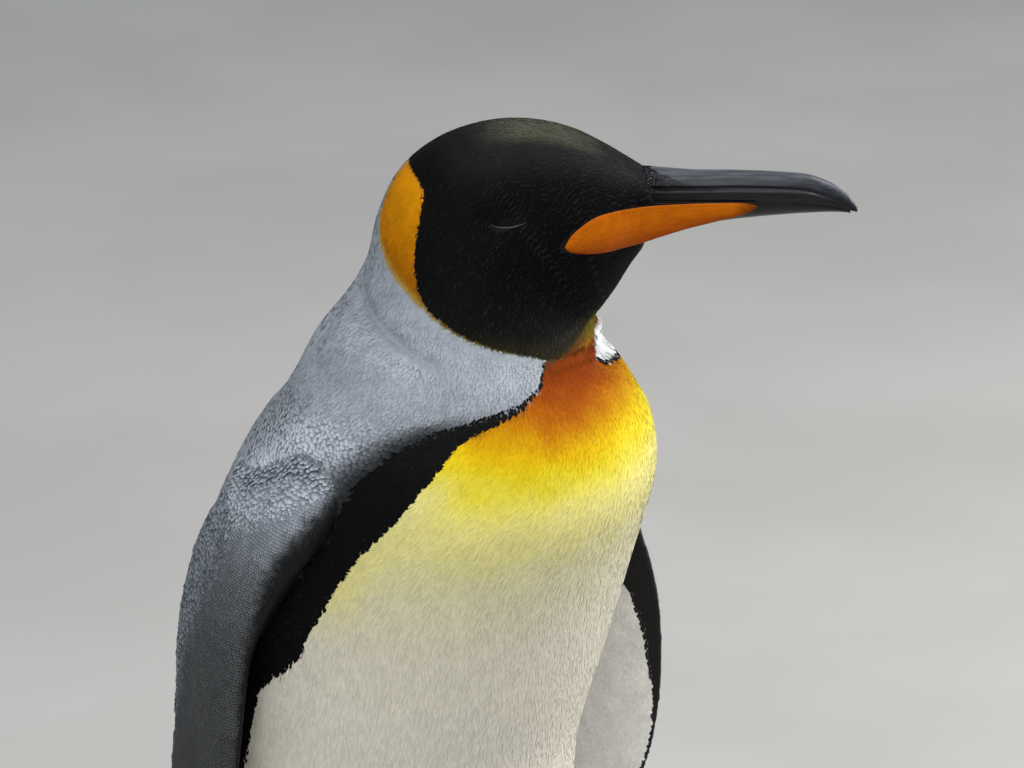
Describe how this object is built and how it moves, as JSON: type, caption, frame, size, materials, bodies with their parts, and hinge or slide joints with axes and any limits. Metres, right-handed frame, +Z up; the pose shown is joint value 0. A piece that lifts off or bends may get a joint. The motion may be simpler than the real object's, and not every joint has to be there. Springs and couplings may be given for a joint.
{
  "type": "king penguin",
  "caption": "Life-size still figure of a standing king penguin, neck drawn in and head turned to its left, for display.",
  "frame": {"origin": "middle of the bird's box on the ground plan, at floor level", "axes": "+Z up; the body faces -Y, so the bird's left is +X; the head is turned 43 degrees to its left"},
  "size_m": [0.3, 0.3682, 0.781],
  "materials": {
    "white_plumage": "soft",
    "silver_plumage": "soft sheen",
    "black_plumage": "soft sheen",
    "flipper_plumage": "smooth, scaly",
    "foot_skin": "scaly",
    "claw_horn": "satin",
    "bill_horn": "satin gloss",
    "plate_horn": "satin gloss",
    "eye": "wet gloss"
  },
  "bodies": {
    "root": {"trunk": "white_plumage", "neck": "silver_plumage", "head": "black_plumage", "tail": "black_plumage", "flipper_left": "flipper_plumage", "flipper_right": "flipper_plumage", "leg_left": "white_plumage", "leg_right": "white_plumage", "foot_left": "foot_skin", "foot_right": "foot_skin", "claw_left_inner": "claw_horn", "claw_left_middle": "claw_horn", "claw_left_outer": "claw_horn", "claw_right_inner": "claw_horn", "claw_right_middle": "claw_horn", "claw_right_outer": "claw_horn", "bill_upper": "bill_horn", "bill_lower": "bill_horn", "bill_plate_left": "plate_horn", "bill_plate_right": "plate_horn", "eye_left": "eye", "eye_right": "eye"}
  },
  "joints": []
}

----------------------------------------

Go through the material line by line. Show each line that contains the string "joints".

Full answer
Describe how this object is built and how it moves, as JSON: type, caption, frame, size, materials, bodies with their parts, and hinge or slide joints with axes and any limits. Metres, right-handed frame, +Z up; the pose shown is joint value 0. A piece that lifts off or bends may get a joint. The motion may be simpler than the real object's, and not every joint has to be there. Springs and couplings may be given for a joint.
  "joints": []